══ INFORMATION PROVIDED ══

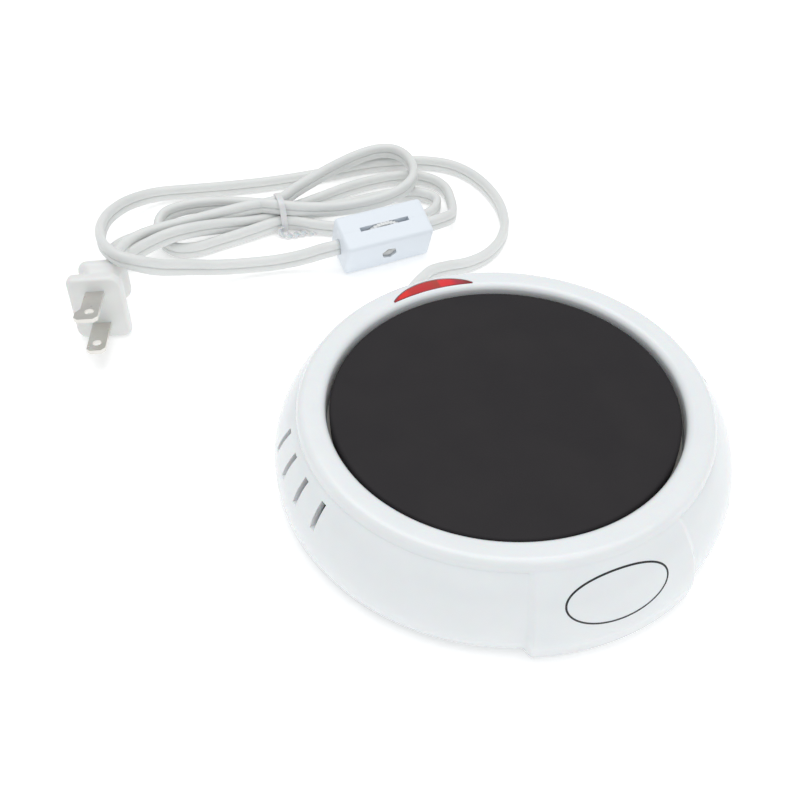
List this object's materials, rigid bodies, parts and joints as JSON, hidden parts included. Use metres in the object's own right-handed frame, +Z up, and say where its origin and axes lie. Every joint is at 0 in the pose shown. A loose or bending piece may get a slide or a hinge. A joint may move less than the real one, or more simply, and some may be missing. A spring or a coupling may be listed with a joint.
{
  "type": "warming_plate",
  "caption": "Round mains-powered warming plate for a jar candle or mug: low plastic housing, flat heated plate, lamp window, tied flat cord, inline wheel switch, two-blade plug",
  "frame": {"origin": "centre of the round housing, on the plane that its rubber feet stand on", "axes": "+Z up; -Y toward the front apron; +Y toward the lamp window and the cord outlet; +X to the right seen from the front"},
  "size_m": [0.1773, 0.2578, 0.0297],
  "materials": {
    "housing_plastic": "gloss",
    "plate_black": "satin",
    "seal_fibre": "matte",
    "lens_red": "gloss",
    "lamp_glass": "gloss",
    "plain_steel": "satin",
    "inner_plastic": "satin",
    "resistor_body": "satin",
    "wire_red": "satin",
    "mica": "satin",
    "ribbon_metal": "satin",
    "pad_fibre": "matte",
    "shield_metal": "satin",
    "bead_ceramic": "satin",
    "fuse_case": "satin",
    "wire_white": "satin",
    "wire_black": "satin",
    "sleeve_plastic": "satin",
    "cord_sheath": "satin",
    "foot_rubber": "matte",
    "gland_rubber": "satin",
    "switch_plastic": "satin",
    "wheel_plastic": "satin",
    "contact_brass": "satin",
    "tie_plastic": "gloss",
    "plug_plastic": "satin",
    "blade_metal": "satin"
  },
  "bodies": {
    "warmer": {"upper_housing": "housing_plastic", "base_cover": "housing_plastic", "hot_plate": "plate_black", "plate_seal": "seal_fibre", "indicator_lens": "lens_red", "neon_glass": "lamp_glass", "neon_electrodes": "plain_steel", "lamp_holder": "inner_plastic", "lamp_resistor": "resistor_body", "lamp_leads": "wire_red", "mica_top": "mica", "mica_bottom": "mica", "heater_ribbon": "ribbon_metal", "insulation_pad": "pad_fibre", "heat_shield": "shield_metal", "heater_terminals": "plain_steel", "terminal_beads": "bead_ceramic", "clamp_bar": "plain_steel", "clamp_stud": "plain_steel", "clamp_spacer": "plain_steel", "clamp_washer": "plain_steel", "clamp_nut": "plain_steel", "thermal_fuse": "fuse_case", "fuse_saddle": "plain_steel", "fuse_leads": "wire_white", "splice_sleeves": "sleeve_plastic", "lead_live": "wire_black", "lead_neutral": "wire_white", "cord_tail": "cord_sheath", "cord_clamp": "inner_plastic", "cord_clamp_screws": "plain_steel", "housing_screws": "plain_steel", "rubber_feet": "foot_rubber", "strain_relief": "gland_rubber", "switch_front_half": "switch_plastic", "switch_rear_half": "switch_plastic", "switch_contacts": "contact_brass", "switch_through_lead": "wire_white", "switch_screw": "plain_steel", "switch_nut": "plain_steel", "cord_to_switch": "cord_sheath", "cord_to_hank": "cord_sheath", "cord_top_loop": "cord_sheath", "cord_hank": "cord_sheath", "cord_to_plug": "cord_sheath", "twist_tie": "tie_plastic", "plug_body": "plug_plastic", "blade_neutral": "blade_metal", "blade_live": "blade_metal"},
    "wheel": {"thumb_wheel": "wheel_plastic", "wheel_contact": "contact_brass"}
  },
  "joints": [
    {"name": "wheel_turn", "type": "hinge", "parent": "warmer", "child": "wheel", "pos_m": [0.008, 0.11351, 0.01038], "axis": [0, 0.9304, 0.3665], "continuous": true}
  ]
}
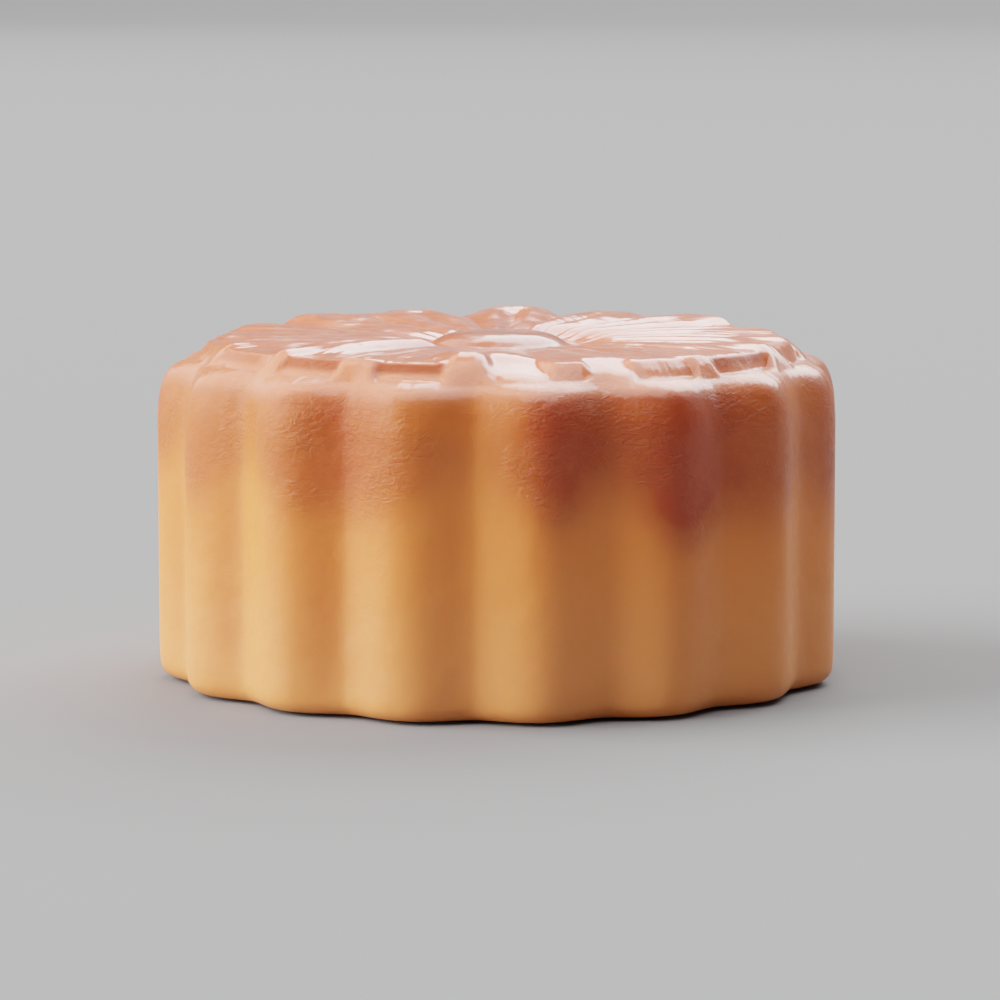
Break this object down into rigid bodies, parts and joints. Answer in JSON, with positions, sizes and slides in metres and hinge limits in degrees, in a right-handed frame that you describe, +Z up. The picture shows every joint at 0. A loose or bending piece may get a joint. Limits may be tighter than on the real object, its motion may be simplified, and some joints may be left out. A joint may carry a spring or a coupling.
{
  "type": "mooncake",
  "caption": "Round baked mooncake with a fluted side, a soft shoulder and a flower of petals round a low button pressed into its glazed top.",
  "frame": {"origin": "middle of the flat bottom that the cake rests on", "axes": "+Z up through the middle of the cake, -Y towards the side that shows first, X across"},
  "size_m": [0.0696, 0.0695, 0.0355],
  "materials": {
    "crust": "satin"
  },
  "bodies": {
    "root": {"mooncake": "crust"}
  },
  "joints": []
}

═══

Print out every record again, exactly and in full.

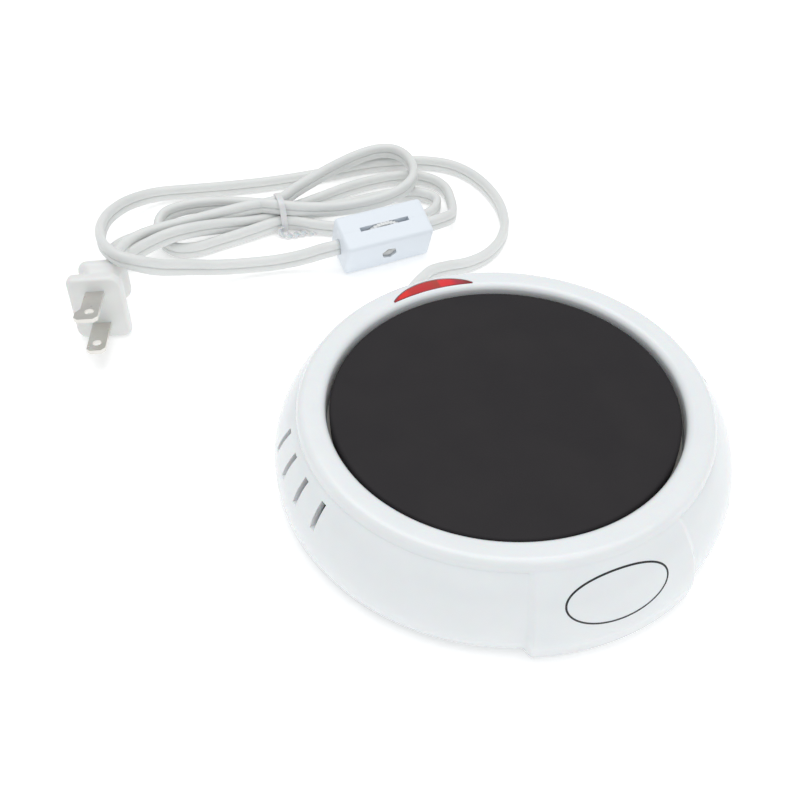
List this object's materials, rigid bodies, parts and joints as JSON, hidden parts included. Use metres in the object's own right-handed frame, +Z up, and say where its origin and axes lie. Every joint is at 0 in the pose shown. A loose or bending piece may get a slide or a hinge. A joint may move less than the real one, or more simply, and some may be missing. A spring or a coupling may be listed with a joint.
{
  "type": "warming_plate",
  "caption": "Round mains-powered warming plate for a jar candle or mug: low plastic housing, flat heated plate, lamp window, tied flat cord, inline wheel switch, two-blade plug",
  "frame": {"origin": "centre of the round housing, on the plane that its rubber feet stand on", "axes": "+Z up; -Y toward the front apron; +Y toward the lamp window and the cord outlet; +X to the right seen from the front"},
  "size_m": [0.1773, 0.2578, 0.0297],
  "materials": {
    "housing_plastic": "gloss",
    "plate_black": "satin",
    "seal_fibre": "matte",
    "lens_red": "gloss",
    "lamp_glass": "gloss",
    "plain_steel": "satin",
    "inner_plastic": "satin",
    "resistor_body": "satin",
    "wire_red": "satin",
    "mica": "satin",
    "ribbon_metal": "satin",
    "pad_fibre": "matte",
    "shield_metal": "satin",
    "bead_ceramic": "satin",
    "fuse_case": "satin",
    "wire_white": "satin",
    "wire_black": "satin",
    "sleeve_plastic": "satin",
    "cord_sheath": "satin",
    "foot_rubber": "matte",
    "gland_rubber": "satin",
    "switch_plastic": "satin",
    "wheel_plastic": "satin",
    "contact_brass": "satin",
    "tie_plastic": "gloss",
    "plug_plastic": "satin",
    "blade_metal": "satin"
  },
  "bodies": {
    "warmer": {"upper_housing": "housing_plastic", "base_cover": "housing_plastic", "hot_plate": "plate_black", "plate_seal": "seal_fibre", "indicator_lens": "lens_red", "neon_glass": "lamp_glass", "neon_electrodes": "plain_steel", "lamp_holder": "inner_plastic", "lamp_resistor": "resistor_body", "lamp_leads": "wire_red", "mica_top": "mica", "mica_bottom": "mica", "heater_ribbon": "ribbon_metal", "insulation_pad": "pad_fibre", "heat_shield": "shield_metal", "heater_terminals": "plain_steel", "terminal_beads": "bead_ceramic", "clamp_bar": "plain_steel", "clamp_stud": "plain_steel", "clamp_spacer": "plain_steel", "clamp_washer": "plain_steel", "clamp_nut": "plain_steel", "thermal_fuse": "fuse_case", "fuse_saddle": "plain_steel", "fuse_leads": "wire_white", "splice_sleeves": "sleeve_plastic", "lead_live": "wire_black", "lead_neutral": "wire_white", "cord_tail": "cord_sheath", "cord_clamp": "inner_plastic", "cord_clamp_screws": "plain_steel", "housing_screws": "plain_steel", "rubber_feet": "foot_rubber", "strain_relief": "gland_rubber", "switch_front_half": "switch_plastic", "switch_rear_half": "switch_plastic", "switch_contacts": "contact_brass", "switch_through_lead": "wire_white", "switch_screw": "plain_steel", "switch_nut": "plain_steel", "cord_to_switch": "cord_sheath", "cord_to_hank": "cord_sheath", "cord_top_loop": "cord_sheath", "cord_hank": "cord_sheath", "cord_to_plug": "cord_sheath", "twist_tie": "tie_plastic", "plug_body": "plug_plastic", "blade_neutral": "blade_metal", "blade_live": "blade_metal"},
    "wheel": {"thumb_wheel": "wheel_plastic", "wheel_contact": "contact_brass"}
  },
  "joints": [
    {"name": "wheel_turn", "type": "hinge", "parent": "warmer", "child": "wheel", "pos_m": [0.008, 0.11351, 0.01038], "axis": [0, 0.9304, 0.3665], "continuous": true}
  ]
}
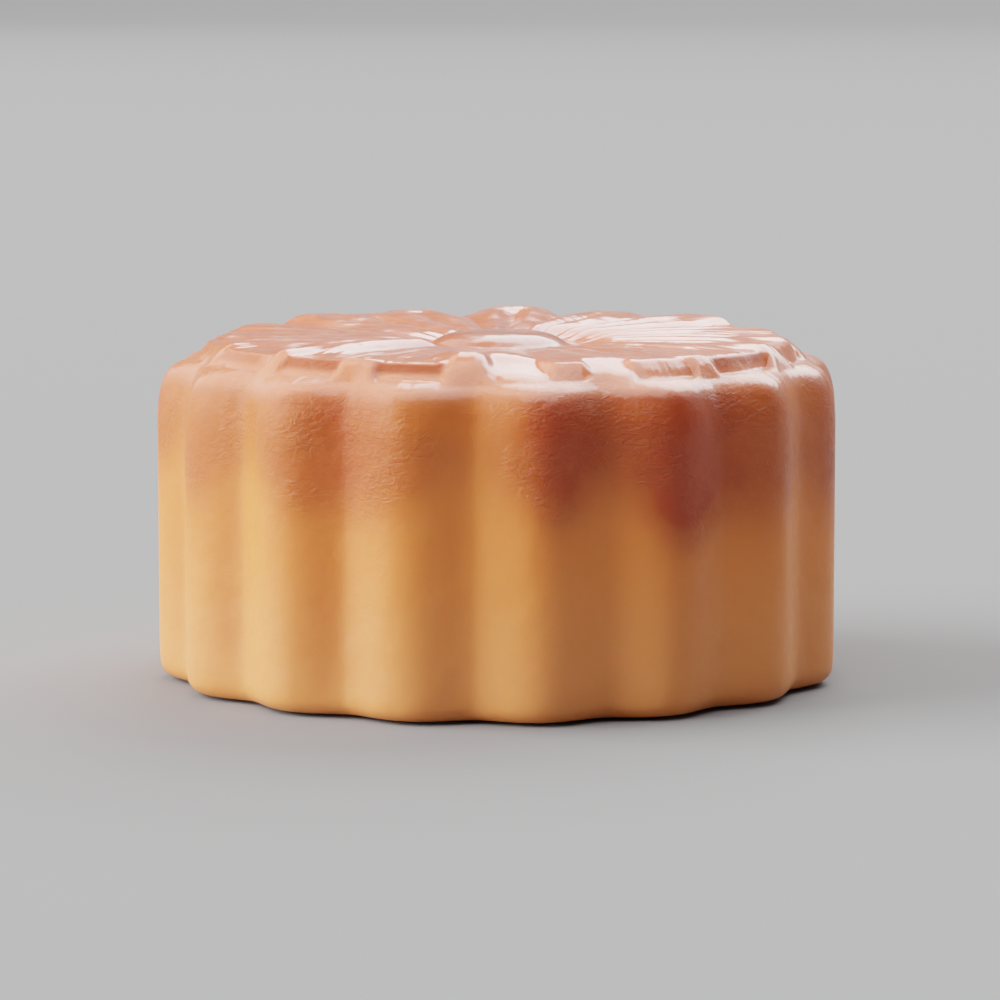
Break this object down into rigid bodies, parts and joints. Answer in JSON, with positions, sizes and slides in metres and hinge limits in degrees, in a right-handed frame that you describe, +Z up. The picture shows every joint at 0. A loose or bending piece may get a joint. Limits may be tighter than on the real object, its motion may be simplified, and some joints may be left out. A joint may carry a spring or a coupling.
{
  "type": "mooncake",
  "caption": "Round baked mooncake with a fluted side, a soft shoulder and a flower of petals round a low button pressed into its glazed top.",
  "frame": {"origin": "middle of the flat bottom that the cake rests on", "axes": "+Z up through the middle of the cake, -Y towards the side that shows first, X across"},
  "size_m": [0.0696, 0.0695, 0.0355],
  "materials": {
    "crust": "satin"
  },
  "bodies": {
    "root": {"mooncake": "crust"}
  },
  "joints": []
}